The 2016 champion team members were:

- John Bock (Ranger / Rogue)
- Rebekah Moser (Bard)
- Guy Flora (Barbarian)
- Karen Knokes (Cleric)
- Daniel Baldwin (Paladin)
- Doug Davis (Paladin)

=== 2019 ===
The Open returned to the UK in June 2019 at UK Games Expo, offering an adventure based around the upcoming book release "Baldur's Gate: Descent Into Avernus" using D&D 5e rules. This adventure placed teams in groups of six and lasted for roughly eight-hours, with each team competing using pregenerated characters.
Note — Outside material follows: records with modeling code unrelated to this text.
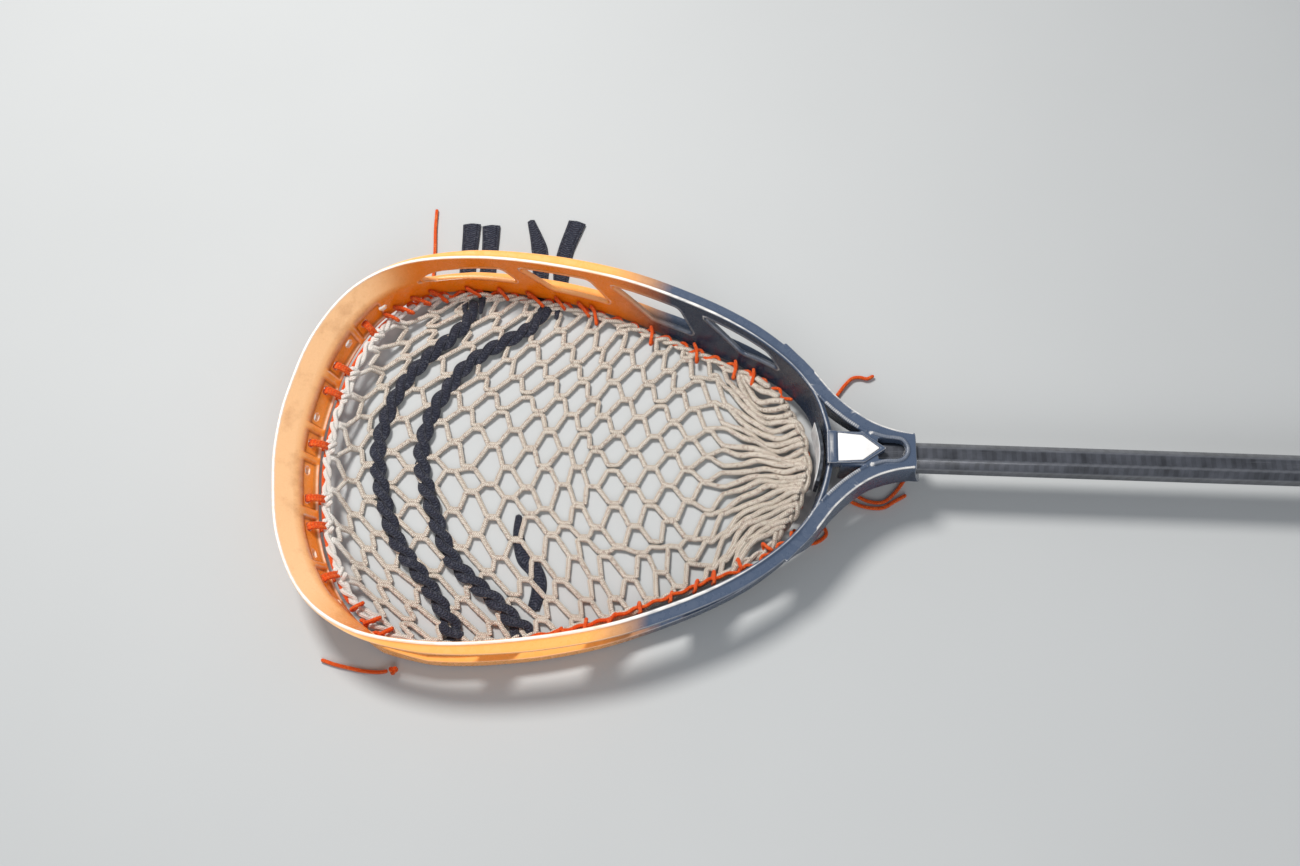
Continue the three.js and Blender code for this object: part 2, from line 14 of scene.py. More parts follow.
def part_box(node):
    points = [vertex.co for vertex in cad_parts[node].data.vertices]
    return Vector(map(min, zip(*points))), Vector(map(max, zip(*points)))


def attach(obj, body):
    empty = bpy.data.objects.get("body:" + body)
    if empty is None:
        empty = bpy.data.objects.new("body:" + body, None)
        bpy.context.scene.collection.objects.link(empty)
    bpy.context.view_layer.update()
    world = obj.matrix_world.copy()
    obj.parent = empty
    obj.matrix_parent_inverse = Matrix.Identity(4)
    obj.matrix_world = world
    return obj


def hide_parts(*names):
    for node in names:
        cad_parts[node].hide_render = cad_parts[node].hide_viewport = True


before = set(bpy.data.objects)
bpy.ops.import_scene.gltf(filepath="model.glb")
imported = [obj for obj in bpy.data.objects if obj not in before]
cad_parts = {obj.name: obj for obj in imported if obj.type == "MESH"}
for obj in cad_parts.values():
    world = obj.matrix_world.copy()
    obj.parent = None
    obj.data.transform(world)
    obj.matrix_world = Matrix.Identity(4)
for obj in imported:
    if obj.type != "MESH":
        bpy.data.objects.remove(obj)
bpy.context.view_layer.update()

MM = 0.001
SCOOP_FLANGE = 1.2  # the head starts this far in front of x = 0
ORIGIN = np.array([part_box("head_frame")[0].x / MM + SCOOP_FLANGE, 0.0, 0.0])
UP = np.array([0.0, 0.0, 1.0])

# ---------- the head's driving dimensions, as in the frame ----------
RIM_Z = 50.5
BEAD = 1.6
WEB = 3.4
RIM_HALF = [
    (0, 0), (3, 36), (14, 82), (38, 122.5), (75, 146), (125, 153.5), (180, 150.5), (247, 138),
    (302, 118), (342, 97.5), (371, 76), (390, 55), (401, 33), (407, 0),
]
WALL = {  # by distance from the scoop's edge: n runs outward from the bead, z down from its crest
    "x": (0, 30, 60, 90, 125, 200, 275, 320, 350, 375, 395, 407),
    "ramp": (1, 1, 0.6, 0.1, 0, 0, 0, 0, 0, 0, 0, 0),
    "bottom": (-33, -35.5, -41, -46, -48, -48, -48, -47, -44, -40, -36, -34),
    "shelf": (-16, -17, -20, -29, -32.5, -35, -37, -34.5, -29.5, -24, -22, -22),
    "inner": (-25, -21, -13, -5, -3, -6, -11, -11, -9, -6, -4, -3.2),
    "outer": (-21, -16, -5, 3, 6, 6, 3.5, 3.5, 4, 4, 2.5, 2.2),
    "flange": (1.2, 1.2, 2.2, 4.4, 7, 9, 9, 9, 9, 8.5, 3.2, 2.6),
}
WINDOWS = [
    [(80, -22), (97, -16), (150, -14), (163, -31), (94, -28)],
    [(164, -10.5), (221, -10.5), (240, -34), (191, -33.5)],
    [(239, -11), (294, -11), (309, -34.5), (275, -35.5)],
    [(314, -8.5), (364, -8.5), (375, -19), (346, -28.5)],
]
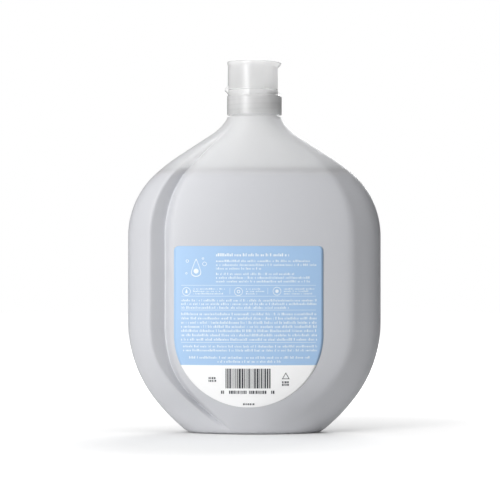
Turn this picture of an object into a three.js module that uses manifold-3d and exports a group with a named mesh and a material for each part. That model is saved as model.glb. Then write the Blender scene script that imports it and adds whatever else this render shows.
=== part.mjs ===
// Hand soap refill bottle: a flat round-shouldered blow-moulded bottle with a
// flip-top screw closure and a label. Millimetres, +Z up, standing on Z = 0.
// The label faces -Y and the closure's hinge is on the -X side.
// The body has no mirror plane: its back is its front turned half round about Z.
// Each broad face rolls softly over its right-hand side, and that roll ends at a
// ridge with a groove beside it, along the left edge of the other face.

import * as THREE from 'three';
import Module from 'manifold-3d';
import { mergeVertices } from 'three/addons/utils/BufferGeometryUtils.js';

const wasm = await Module();
wasm.setup();

// Body outline seen from the front, from the base up. A slope is the outline's
// angle from level where one arc hands over to the next
const bodyWidth = 163.1;
const baseWidth = 85.4;
const baseArcRadius = 120;
const lowerSlope = 52.2;
const lowerRadius = 80.3;
const sideHeight = 55.2;
const upperRadius = 54.6;
const upperSlope = 41.5;
const shoulderRadius = 130;
const shoulderSlope = 33;
const neckFilletRadius = 31.8;
const neckFilletSlope = 59.1;
const neckRootDiameter = 35;

// Body depth, front to back
const bodyDepth = 55.6;
const baseDepth = 44;
const baseTaperHeight = 45;

// Ridge, groove and soft edge of a broad face, at the widest height
const ridgeInset = 14.6;
const grooveSpan = 9.8;
const grooveRoll = 5;
const softEdgeInset = 19.4;
const ridgeDrop = 8.4;
const grooveDrop = 13.4;
const softEdgeDrop = 7.6;
const softEdgeRound = 4;
const softEdgeRoll = 3.1;
const flankLean = 0.73;

// Below sweepHeight these lines sweep in towards the middle, by a share of the
// half width and with a power that sets how late they turn in
const sweepHeight = 60;
const ridgeSweep = { share: 0.42, power: 2.2 };
const grooveSweep = { share: 0.42, power: 3 };
const softEdgeSweep = { share: 0.4, power: 2.2 };

// The lines fade out below fadeBelow and above fadeAbove
const fadeBelow = 20;
const fadeAbove = 162;

// How far each curve of the face keeps the direction of its ends, in shares of
// its own span, or of the half depth for the side
const sideHandle = 0.28;
const crestHandle = { along: 0.45, drop: 0.15 };
const fallHandles = { from: { along: 0.35, down: 0.3 }, to: { along: 0.75, down: 0.52 } };
const riseHandles = { from: 0.22, to: 0.4, lift: 0.02 };
const flankHandle = 0.3;

// Walls and base
const wall = 0.9;
const heelRadius = 3;
const standBand = 5;
const pushUp = 2.4;
const pushUpSlope = 7;

// Neck finish
const ledgeHeight = 0.9;
const neckDiameter = 28.8;
const boreDiameter = 24.8;
const neckHeight = 15.3;
const neckLead = 0.7;

// Closure, the moulding that screws on
const skirtGap = 1.2;
const skirtDiameter = 35.2;
const skirtWall = 1.4;
const skirtHeight = 12;
const collarStep = 0.5;
const deckThickness = 1.6;
const sealDepth = 3;
const sealWall = 0.8;
const spoutHeight = 6.1;
const spoutBase = 11.2;
const spoutTop = 9;
const orificeDiameter = 6.4;

// Lid, its plug and the flat that a thumb lifts it by
const lidHeight = 18.2;
const lidWall = 1.2;
const lidDraft = 0.3;
const lidEdge = 0.8;
const plugDiameter = 5.5;
const plugWall = 1;
const plugDepth = 1.2;
const thumbInset = 2.1;
const thumbBend = 0.6;
const lipHeight = 1.9;

// Hinge between closure and lid
const hingeLength = 13;
const hingeReach = 1.8;
const hingeSlope = 2.3;

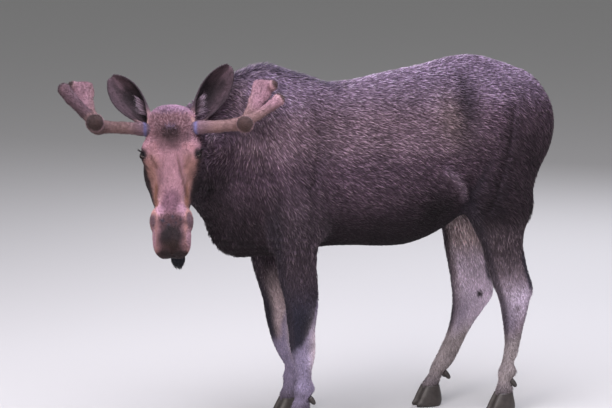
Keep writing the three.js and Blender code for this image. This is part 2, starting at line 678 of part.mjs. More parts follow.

The 2019 champion team "Team Daddy" representing FanBoy3 in Manchester were:

- Lizzy T
- Callum Akehurst-Ryan
- Ross Hillier
- Mark Rance
- Yousiff Saxon
- Lewys Stocks
- Alex Lane (DM)

== Prizes ==

The prizes for the 2008 championship consisted mostly of products printed by Wizards of the Coast (owners of the RPGA). The prizes included
- Box set of Core Rulebooks
- Forgotten Realm Campaign Settings
- Three latest Tiles sets
- All 4th edition quests
- The Character Sheets 4th edition pack
- Starter Pack of D&D Miniatures
- Boosters pack of D&D Miniatures
- Swordmage novel by Richard Baker
- iPod Nano Black 8 Gigabytes

The 2016 Open provided a special set of red and black dice to all players. DMs received an event T-shirt. All tables could earn certificates for their characters, valid for Adventurers League organized play, based on achievements they unlocked. The top teams that solved puzzles and did well at the event also received special certificate awards.

== See also ==

- NASCRAG is another Gen Con D&D tournament that formed because of dissatisfaction with the open.